Output the records. Match them exactly.

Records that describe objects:
START

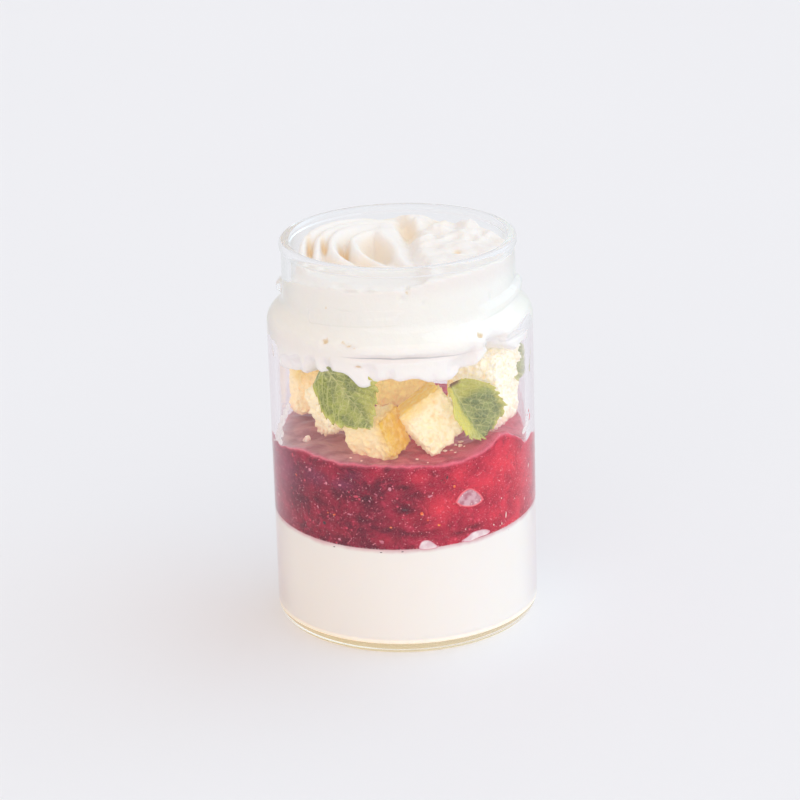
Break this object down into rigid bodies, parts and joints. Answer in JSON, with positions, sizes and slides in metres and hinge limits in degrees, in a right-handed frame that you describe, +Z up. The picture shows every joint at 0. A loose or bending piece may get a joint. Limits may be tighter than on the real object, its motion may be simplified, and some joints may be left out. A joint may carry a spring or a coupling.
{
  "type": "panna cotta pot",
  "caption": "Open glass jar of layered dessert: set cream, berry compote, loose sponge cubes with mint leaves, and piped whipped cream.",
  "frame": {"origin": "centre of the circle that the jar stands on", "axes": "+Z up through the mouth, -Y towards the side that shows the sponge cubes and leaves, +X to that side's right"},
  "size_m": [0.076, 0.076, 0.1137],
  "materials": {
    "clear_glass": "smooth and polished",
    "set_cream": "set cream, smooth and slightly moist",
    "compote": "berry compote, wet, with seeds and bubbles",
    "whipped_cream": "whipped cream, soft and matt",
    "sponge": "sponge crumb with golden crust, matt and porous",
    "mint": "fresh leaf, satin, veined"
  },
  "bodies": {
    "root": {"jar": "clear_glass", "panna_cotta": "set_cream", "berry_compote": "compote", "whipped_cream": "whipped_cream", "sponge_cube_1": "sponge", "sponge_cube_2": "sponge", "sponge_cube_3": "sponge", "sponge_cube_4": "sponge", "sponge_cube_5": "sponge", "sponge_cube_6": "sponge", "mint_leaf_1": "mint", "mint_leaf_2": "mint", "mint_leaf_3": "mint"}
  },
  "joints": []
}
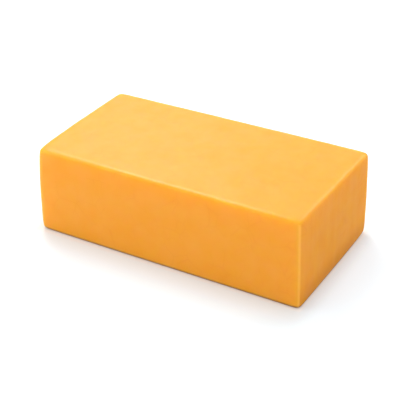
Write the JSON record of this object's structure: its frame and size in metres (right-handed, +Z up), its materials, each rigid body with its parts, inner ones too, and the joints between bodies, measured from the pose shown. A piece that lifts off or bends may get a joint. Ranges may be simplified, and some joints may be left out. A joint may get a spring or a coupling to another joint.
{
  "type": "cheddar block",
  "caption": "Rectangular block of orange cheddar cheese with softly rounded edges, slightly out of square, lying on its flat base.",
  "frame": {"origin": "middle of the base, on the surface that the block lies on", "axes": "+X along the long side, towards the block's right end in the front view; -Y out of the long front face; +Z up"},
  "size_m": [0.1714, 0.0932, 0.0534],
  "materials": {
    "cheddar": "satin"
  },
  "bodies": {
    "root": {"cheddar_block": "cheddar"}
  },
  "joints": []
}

END

> **Reply**
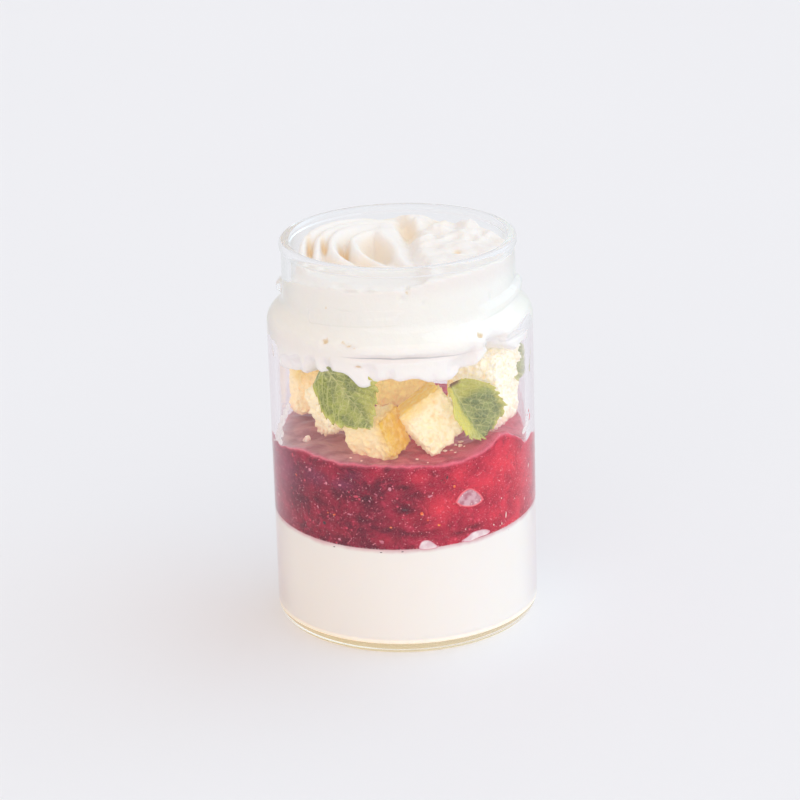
Break this object down into rigid bodies, parts and joints. Answer in JSON, with positions, sizes and slides in metres and hinge limits in degrees, in a right-handed frame that you describe, +Z up. The picture shows every joint at 0. A loose or bending piece may get a joint. Limits may be tighter than on the real object, its motion may be simplified, and some joints may be left out. A joint may carry a spring or a coupling.
{
  "type": "panna cotta pot",
  "caption": "Open glass jar of layered dessert: set cream, berry compote, loose sponge cubes with mint leaves, and piped whipped cream.",
  "frame": {"origin": "centre of the circle that the jar stands on", "axes": "+Z up through the mouth, -Y towards the side that shows the sponge cubes and leaves, +X to that side's right"},
  "size_m": [0.076, 0.076, 0.1137],
  "materials": {
    "clear_glass": "smooth and polished",
    "set_cream": "set cream, smooth and slightly moist",
    "compote": "berry compote, wet, with seeds and bubbles",
    "whipped_cream": "whipped cream, soft and matt",
    "sponge": "sponge crumb with golden crust, matt and porous",
    "mint": "fresh leaf, satin, veined"
  },
  "bodies": {
    "root": {"jar": "clear_glass", "panna_cotta": "set_cream", "berry_compote": "compote", "whipped_cream": "whipped_cream", "sponge_cube_1": "sponge", "sponge_cube_2": "sponge", "sponge_cube_3": "sponge", "sponge_cube_4": "sponge", "sponge_cube_5": "sponge", "sponge_cube_6": "sponge", "mint_leaf_1": "mint", "mint_leaf_2": "mint", "mint_leaf_3": "mint"}
  },
  "joints": []
}
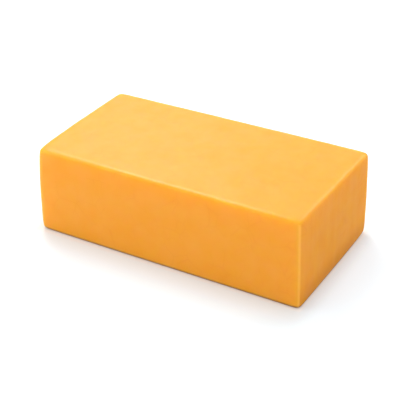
Write the JSON record of this object's structure: its frame and size in metres (right-handed, +Z up), its materials, each rigid body with its parts, inner ones too, and the joints between bodies, measured from the pose shown. A piece that lifts off or bends may get a joint. Ranges may be simplified, and some joints may be left out. A joint may get a spring or a coupling to another joint.
{
  "type": "cheddar block",
  "caption": "Rectangular block of orange cheddar cheese with softly rounded edges, slightly out of square, lying on its flat base.",
  "frame": {"origin": "middle of the base, on the surface that the block lies on", "axes": "+X along the long side, towards the block's right end in the front view; -Y out of the long front face; +Z up"},
  "size_m": [0.1714, 0.0932, 0.0534],
  "materials": {
    "cheddar": "satin"
  },
  "bodies": {
    "root": {"cheddar_block": "cheddar"}
  },
  "joints": []
}